MATA INDONESIA, JAKARTA – Majelis Ulama Indonesia (MUI) telah mengatur fatwa terkait pernikahan beda agama di Indonesia. Pernyataan ini keluar dari Wakil Presiden KH Ma’ruf Amin saat mengunjungi kantor MUI Pusat, Selasa 28 Juni 2022.
Fatwa itu, bahkan menurutnya, sudah ada sejak ia masih menjabat di Komisi Fatwa MUI.
Belum lama ini Pengadilan Negeri (PN) Surabaya memberikan izin nikah beda agama terhadap dua orang mempelai, RA dan EDS, agar akta perkawinannya tercatat di Dukcapil Kota Surabaya.
”Fatwanya sudah ada, waktu saya jadi ketua komisi fatwa, fatwanya sudah ada,” ujar Ma’ruf.
Ia menilai keputusan PN Surabaya untuk memberikan izin nikah kepada dua pasangan itu jelas telah melanggar fatwa MUI. ”Dari segi fatwa MUI tidak sejalan ya,” katanya.
Ma’ruf belum dapat menyampaikan apakah pelanggaran fatwa itu nantinya akan memiliki konsekuensi. Untuk itu, Ma’ruf menyerahkan kemungkinan langkah hukum terkait pelanggaran fatwa itu kepada komisi hukum MUI.
“Komisi hukum ya, akan dibahas di MUI seperti apa di komisi hukum. Karena fatwanya memang tidak boleh, nanti MUI akan buat itulah,” kata Ma’ruf.

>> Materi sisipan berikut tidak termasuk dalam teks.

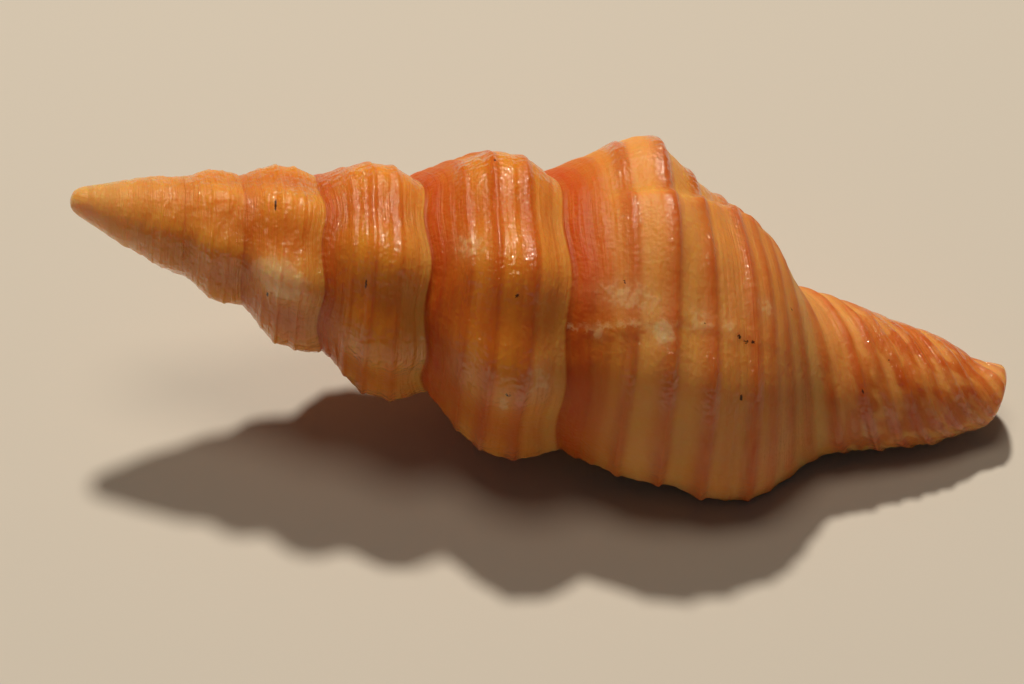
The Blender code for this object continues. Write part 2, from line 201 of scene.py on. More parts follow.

Hakim tunggal PN Surabaya Imam Supriyadi mengabulkan permohonan pasangan beda agama yang melakukan perkawinan itu. Dalam putusannya, Hakim Imam mengizinkan dua warga Surabaya berinisial RA dan EDS sebagai pasangan pengantin melangsungkan nikah beda agama di hadapan pejabat Dinas Dukcapil Kota Surabaya. Selain itu Hakim juga memerintahkan Dinas Dukcapil Kota Surabaya mencatat pernikahan kedua mempelai itu.
Sejoli itu sudah menikah secara Islam dan Kristen. Namun kemudian mendapat penolakan saat ada pencatatan akta pernikahannya oleh Dukcapil Surabaya karena menikah beda agama. Hal itu yang kemudian mendasari keduanya mengajukan gugatan ke PN Surabaya.
Wakil Humas PN Surabaya Gede Agung kemudian memberikan alasan pertimbangan hakim Imam tersebut. Salah satunya adalah karena ada kekosongan hukum terkait pernikahan beda agama.
Menurut Agung, dalam UU Nomor 1 Tahun 1974 tentang Perkawinan, tidak diatur soal pernikahan beda agama.
“Dengan pertimbangan bahwasanya adalah Undang-Undang Nomor 1/1974 tentang Perkawinan tidak mengatur mengenai perkawinan beda agama. Oleh karena itu ada pertimbangan untuk mengabulkan permohonannya untuk mengisi kekosongan aturan-aturan Undang-Undang Perkawinan,” kata Agung.
Karena adanya kekosongan hukum itu, dan RA dan EDS ingin pernikahan mereka tercatat dalam akta pernikahan di Dukcapil Surabaya. Hakim merujuk sesuai Pasal 35 huruf (a) UU Nomor 23 tahun 2006.